Billboard: What's an underrated advantage about being in a girl group?
Anderson: After being in a mixed band and in an all-girl band, I can say that [in an all-girl band] it was really nice, when we were starting out and didn't have any money, to be able to all stay in one hotel room! They were two beds, two girls in each bed. There was one night where we were in Canada, and we were drinking something purple -- I don't remember what it was. But we were sitting around a hotel room and talking about, 'When are we gonna grow up?' It was one of those conversations. That's a really good memory.

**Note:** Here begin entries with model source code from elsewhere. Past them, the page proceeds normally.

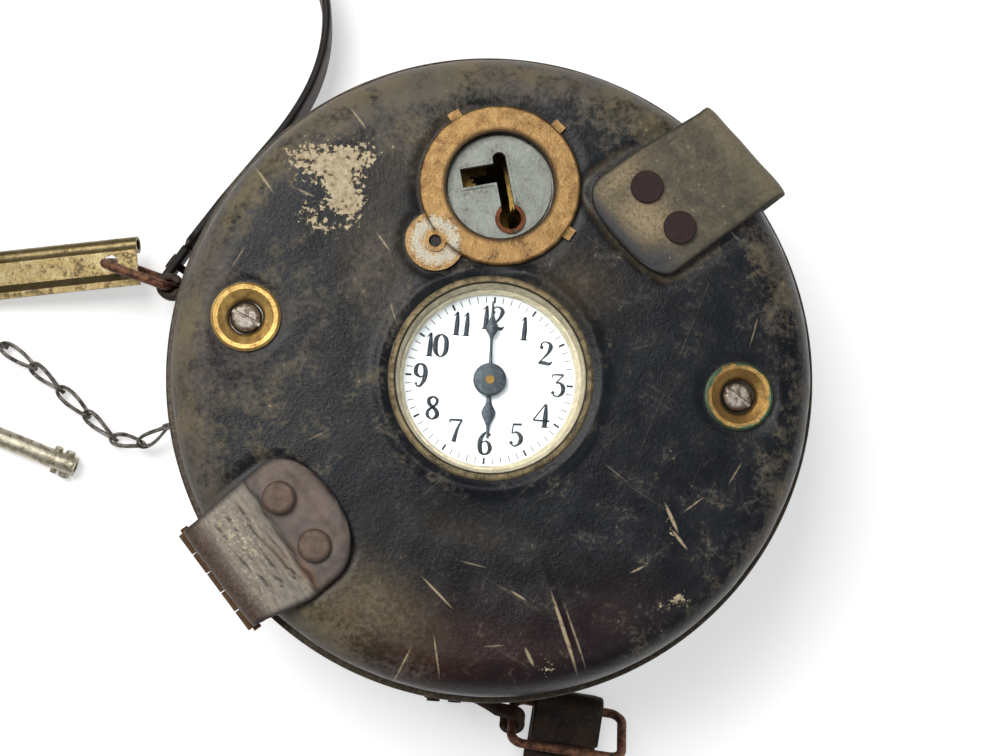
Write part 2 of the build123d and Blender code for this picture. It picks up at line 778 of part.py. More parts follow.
def mainspring_barrel():
    """A toothed floor with a thin drum and cover round the mainspring."""
    low = barrel_low + barrel_floor
    high = low + barrel_height
    wheel = gear(barrel_spot, barrel_teeth, train_module, barrel_phase, barrel_low, low)
    wheel += tube(barrel_drum, barrel_drum - barrel_wall, low, high, *barrel_spot)
    wheel += disc(barrel_drum, high - barrel_wall, high, *barrel_spot)
    return wheel - disc(barrel_arbor_radius + pivot_gap, barrel_low - 1, high + 1, *barrel_spot)


def mainspring():
    """A steel ribbon wound from the barrel's arbor out to its wall."""
    steps = 24
    inner = barrel_arbor_radius + 1.4
    outer = barrel_drum - barrel_wall - spring_thickness
    pitch = (outer - inner) / spring_turns
    low = barrel_low + barrel_floor + 0.3

    def ribbon(extra):
        last = round(spring_turns * steps)
        return [polar(inner + extra + pitch * k / steps, 360.0 * k / steps) for k in range(last + 1)]

    outline = ribbon(spring_thickness) + list(reversed(ribbon(0.0)))
    return Pos(*barrel_spot, low) * extrude(make_face(Polyline(outline, close=True)), barrel_height - barrel_wall - 0.6)


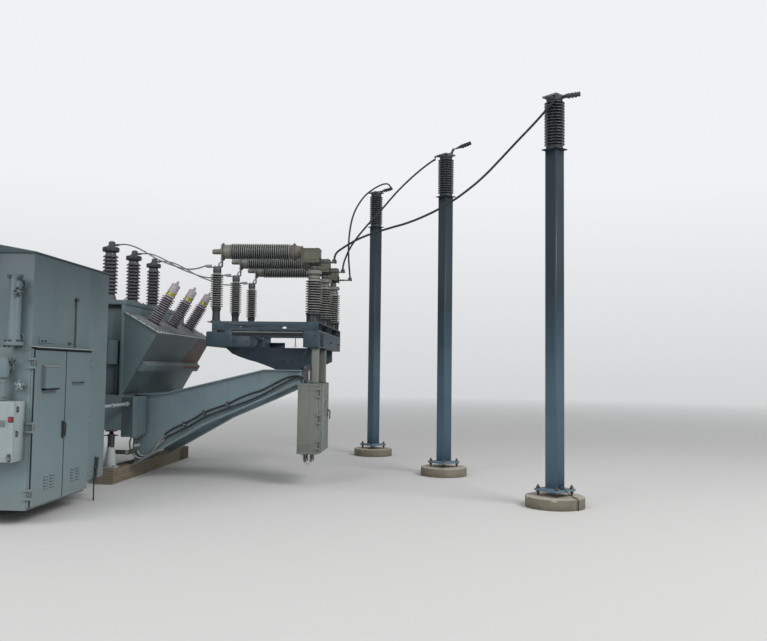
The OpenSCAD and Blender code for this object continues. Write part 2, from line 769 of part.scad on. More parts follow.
// Wedge-shaped nose under a plate that laps over its tip and cheeks
module bushing_nose() {
    tip_x = tank_front_x + nose_reach;
    lip_x = tip_x + rim_lip;
    lip_z = nose_tip_z - rim_lip * tan(nose_slope);
    color("#66777d") {
        side_plate([[tank_front_x, deck_top_z + nose_foot_h], [tip_x, nose_tip_z],
            [tip_x, nose_tip_z + rim_t / 2], [tank_front_x, nose_top_z + rim_t / 2]], unit_near_y, unit_w);
        side_plate([[tank_front_x, nose_top_z], [lip_x, lip_z], [lip_x, lip_z + rim_t],
            [tank_front_x, nose_top_z + rim_t]], unit_near_y - rim_lip, unit_w + 2 * rim_lip);
    }
}

// Folded channel along the nose's underside, seated on the slope
channel_share = 0.467;
channel_base_w = 150;
channel_crown_w = 98;
channel_depth = 75;
channel_t = 6;
function channel_outline(inset) = let (base = channel_base_w / 2 - inset,
    crown = channel_crown_w / 2 - inset)
    [[-base, inset > 0 ? 1 : -seat_gap], [-crown, inset - channel_depth], [crown, inset - channel_depth],
        [base, inset > 0 ? 1 : -seat_gap]];

module nose_channel() {
    x = tank_front_x + channel_share * nose_reach;
    z = deck_top_z + nose_foot_h + channel_share * (nose_tip_h - nose_foot_h);
    lean = atan2(nose_tip_h - nose_foot_h, nose_reach);
    color("#8b999d") translate([x, 0, z]) rotate([0, -lean, 0]) difference() {
        side_plate(channel_outline(0), unit_near_y + 50, unit_w - 100);
        side_plate(channel_outline(channel_t), unit_near_y + 49, unit_w - 98);
    }
}

// Seats of the inclined bushings, square to the nose's upper face
bushing_share = 0.51;
seat_gap = 0.3;
bushing_x = tank_front_x + nose_reach * (1 - bushing_share);
bushing_z = nose_tip_z + rim_t + nose_reach * bushing_share * tan(nose_slope);

module on_nose(k) {
    translate([bushing_x, bushing_lanes[k], bushing_z]) rotate([0, nose_slope, 0])
        translate([0, 0, seat_gap]) children();
}

bushing_flange_h = 22;
module inclined_bushings() {
    color("#4d4750") for (k = [0:2]) on_nose(k) {
        cylinder(d = bushing_d + 40, h = bushing_flange_h);
        translate([0, 0, bushing_flange_h - eps]) porcelain(bushing_h, 104, bushing_d, 16, 12);
    }
}

// Flange, sight glass, expansion chamber and stud of a bushing's cap: diameter and height
cap_steps = [[128, 20], [92, 45], [118, 120], [36, 50]];
function cap_low(i) = i == 0 ? bushing_flange_h + bushing_h : cap_low(i - 1) + cap_steps[i - 1][1];

module bushing_caps() {
    color("#c3c7c4") for (k = [0:2]) on_nose(k) for (i = [0:3])
        translate([0, 0, cap_low(i)]) cylinder(d = cap_steps[i][0], h = cap_steps[i][1]);
}

arrester_flange_h = 110;
arrester_cap_h = 140;
arrester_lug = 110;
arrester_top_z = cover_top_z + arrester_flange_h + arrester_h + arrester_cap_h;

module surge_arresters() {
    color("#4f4b53") for (k = [0:2]) translate([arrester_x, arrester_lanes[k], cover_top_z]) {
        rotate_extrude() polygon([[0, 0], [118, 0], [118, 18], [74, 30], [66, arrester_flange_h],
            [0, arrester_flange_h]]);
        translate([0, 0, arrester_flange_h - eps]) porcelain(arrester_h + 2 * eps, 118, arrester_d, 10, 14);
        translate([0, 0, arrester_flange_h + arrester_h]) {
            rotate_extrude() polygon([[0, 0], [72, 0], [72, 20], [114, 30], [114, 84], [96, 92], [0, 92]]);
            translate([0, 0, 92 - eps]) cylinder(d = 100, h = arrester_cap_h - 92 + eps);
            block([0, arrester_lug], [-22, 22], [arrester_cap_h - 30, arrester_cap_h]);
        }
    }
}

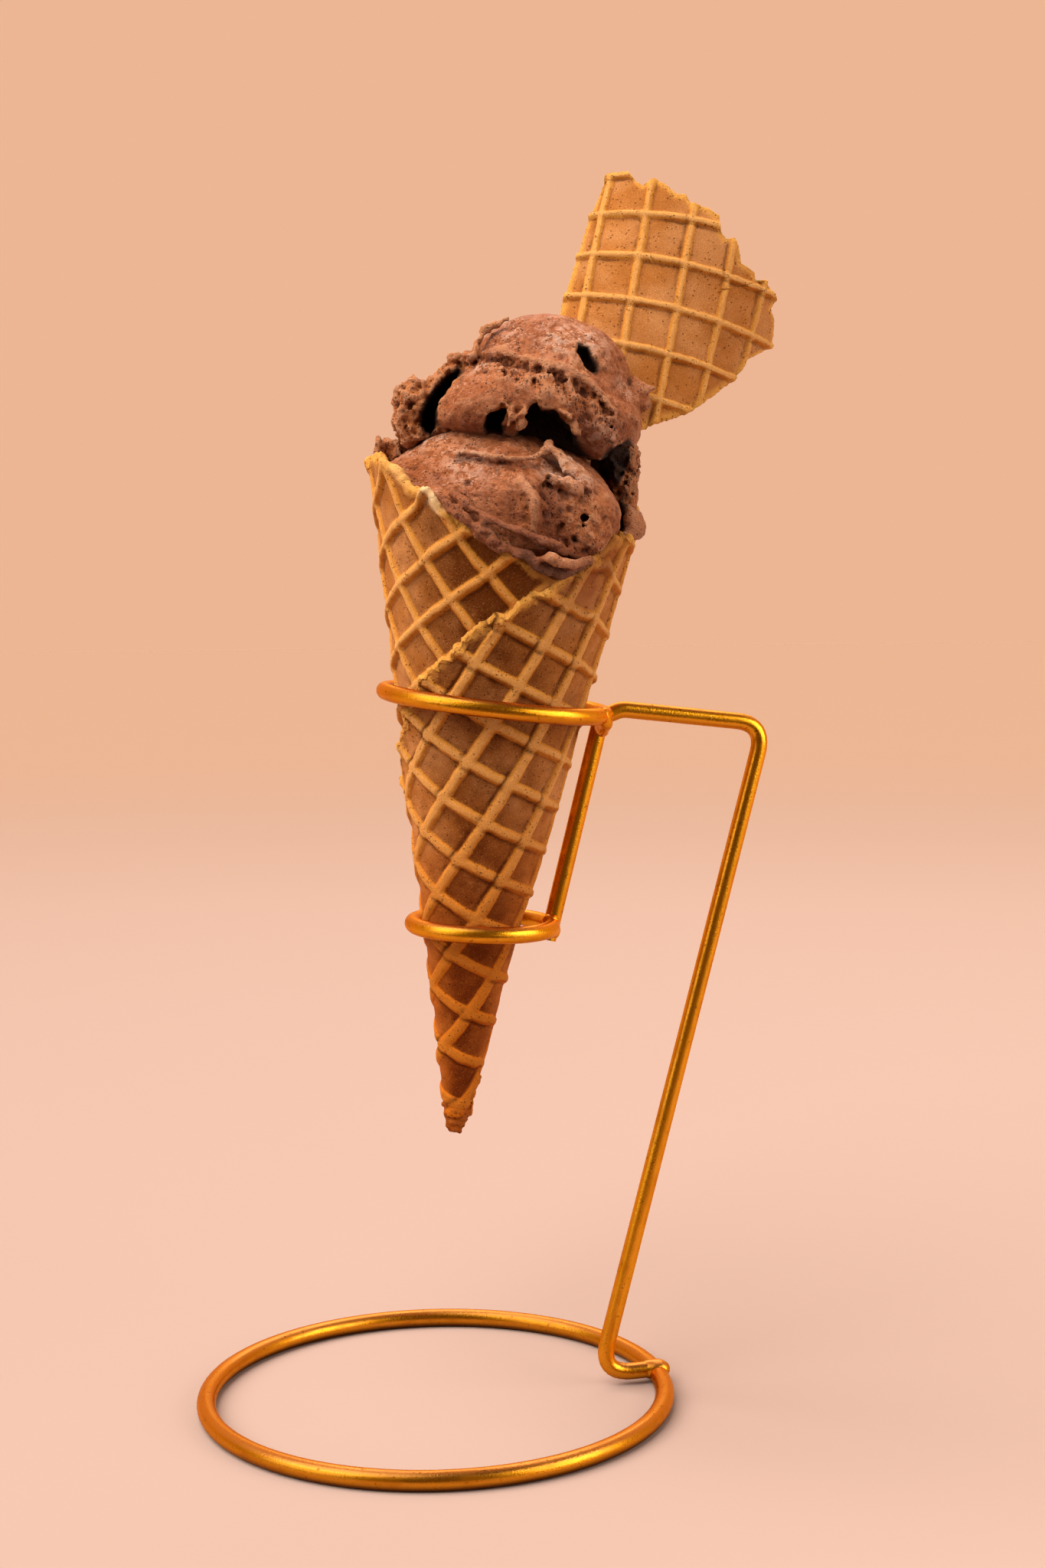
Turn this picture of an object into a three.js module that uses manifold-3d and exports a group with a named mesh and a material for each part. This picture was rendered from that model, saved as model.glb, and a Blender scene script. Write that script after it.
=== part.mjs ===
// Two scoops of chocolate ice cream in a rolled waffle cone, with a piece of waffle stuck in them,
// standing in a gold wire cone holder. Millimetres, +Z up. The cone is worked out as it is made:
// a flat round waffle with a square grid of ribs, rolled round one point of its own edge.

import * as THREE from 'three';
import { mergeVertices } from 'three/addons/utils/BufferGeometryUtils.js';
import Module from 'manifold-3d';

const wasm = await Module();
wasm.setup();

// ---- Wire holder ---------------------------------------------------------------------------
const BASE_RING_RADIUS = 52;      // centreline
const BASE_WIRE = 4.3;            // wire diameter of the base ring
const HOLDER_WIRE = 3.8;          // wire diameter of everything above it
const HOLDER_TURN = 9;            // degrees, from +X to the plane the upright stands in
const BEND = 6;                   // centreline bend radius
const WIRE_SIDES = 7;
const FOOT_HEIGHT = 3.2;
const FOOT_CORNER = 37.9;         // distance of the upright's foot from the ring's centre
const TOP_CORNER = [78.4, 152.5]; // distance and height where the upright becomes the arm
const ARM_END = [42.9, 156.9];
const STRUT_TOP = [38.6, 149.6];
const STRUT_LOW = [28.5, 110.9];
const STRUT_TAIL = [27.1, 105.0]; // the end that pokes out below the lower ring
const UPPER_RING = { radius: 24.8, centre: [15.2, 2.1, 159.0], drop: 7.0, dip: 1.7 };
const LOWER_RING = { radius: 15.65, centre: [11.6, 2.0, 108.9], drop: 2.4, dip: 0.8 };
const UPPER_BEAD = { at: [40.2, 153.9], radii: [2.2, 2.2, 3.2] };  // weld lumps on the rings
const LOWER_BEAD = { at: [27.2, 108.4], radii: [2.6, 2.4, 2.3] };
const TAIL_TOP = [28.2, 109.6];   // where the strut's tail leaves the lower weld
const GAP = 0.3;                  // left between pieces that touch

// ---- Waffle cone ---------------------------------------------------------------------------
const CONE_POINT = [4.06, 2.0, 50.7];
const CONE_LEAN = 5.37;           // degrees, towards +X
const HALF_ANGLE = THREE.MathUtils.degToRad(11.13);
const DISC = 166;                 // across the flat waffle, from the point it is rolled round
const TIP_INSET = 9.7;            // the rolled point is this far above the cone's sharp point
const HIGH_SIDE = 204;            // degrees round the cone to the highest point of the rim
const SEAM = 24;                  // degrees round the cone where the outer edge leaves the rim
const FLAP_END = -262;            // degrees: where that edge has wound down to the tip
const GRID_PITCH = 9.91;
const GRID_TURN = THREE.MathUtils.degToRad(26.3);
const GRID_START = [4.57, 128.0]; // one crossing of two ribs on the flat waffle
const RIB_HEIGHT = 1.05;
const RIB_HALF = 1.35;
const FLOOR = -0.8;               // bottom of the waffle's squares, from the cone's mean surface
const WALL = 2.2;                 // thickness of the waffle under its squares
const FLAP_LIFT = 0.8;            // how far the outer edge stands up
const FLAP_SINK = 0.6;            // how far the layer under it is pressed in
const FLAP_FALL = 10;             // distance over which both die away
const LIFT_END = 98;              // degrees round the cone where the outer edge no longer lifts
const TIP_FLAT = 1.2;             // the ribs start this far from the rolled point
const TIP_END = 8.4;              // height of the closed tip above the cone's sharp point
const FILLED_FROM = 60;           // the ice cream reaches down to here inside the cone
const FILLED_TO = 3.5;            // and up to this far below the rim

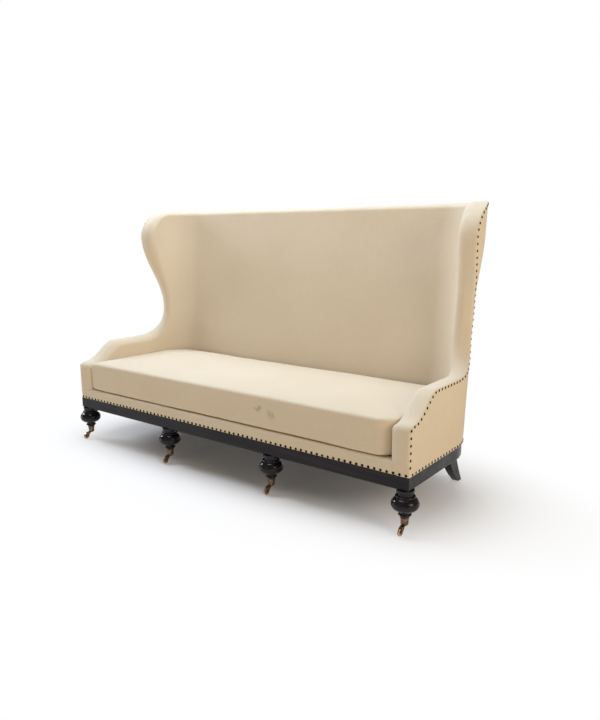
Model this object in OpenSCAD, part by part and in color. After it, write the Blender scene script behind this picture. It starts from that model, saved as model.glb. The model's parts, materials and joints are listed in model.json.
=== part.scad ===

Was being an all-girl group in a male-dominated genre always a challenge?
It was crazy. We did get notes saying, "Go home and play with your dolls." There was definitely a sense of "Get a load of this, I can't wait to see these girls try to play!" whenever we played shows. And I'm the singer, so I can say that the girls in my band shred and kill their instruments. The best part was the looks on their faces after we'd soundcheck. It was like, yup, that's right!
When did you realize that you wanted to be in a rock group?
We started when we were 13, and I grew up wanting to be an environmentalist. The fact that there was a statement and a political aspect to the band made it really satisfying. I felt like we were doing something really important, but also totally fun. It wasn't like I grew up being like, 'I want to be a rock star!'
Which all-female groups inspired the Donnas?
When we were first starting out, it was right when L7 first had videos on MTV, and I had never seen anything like that before. And then Bikini Kill were cute and tough. You didn't have to choose one side! And then at the same time, I was personally into AC/DC and KISS, Poison, Motley Crue. We eventually got to play with Ratt, which was amazing.
What's the biggest misconception about being in an all-female group?
I guess the fact that we think of ourselves as an all-female group. We thought of ourselves as a rock band. Everyone else was constantly saying, 'And you're girls, and you're girls.' We were like, 'Okay, fuck, we know! We're girls! But we're not trying to be an "all-girl" band.' 'Being a girl' isn't a kind of music.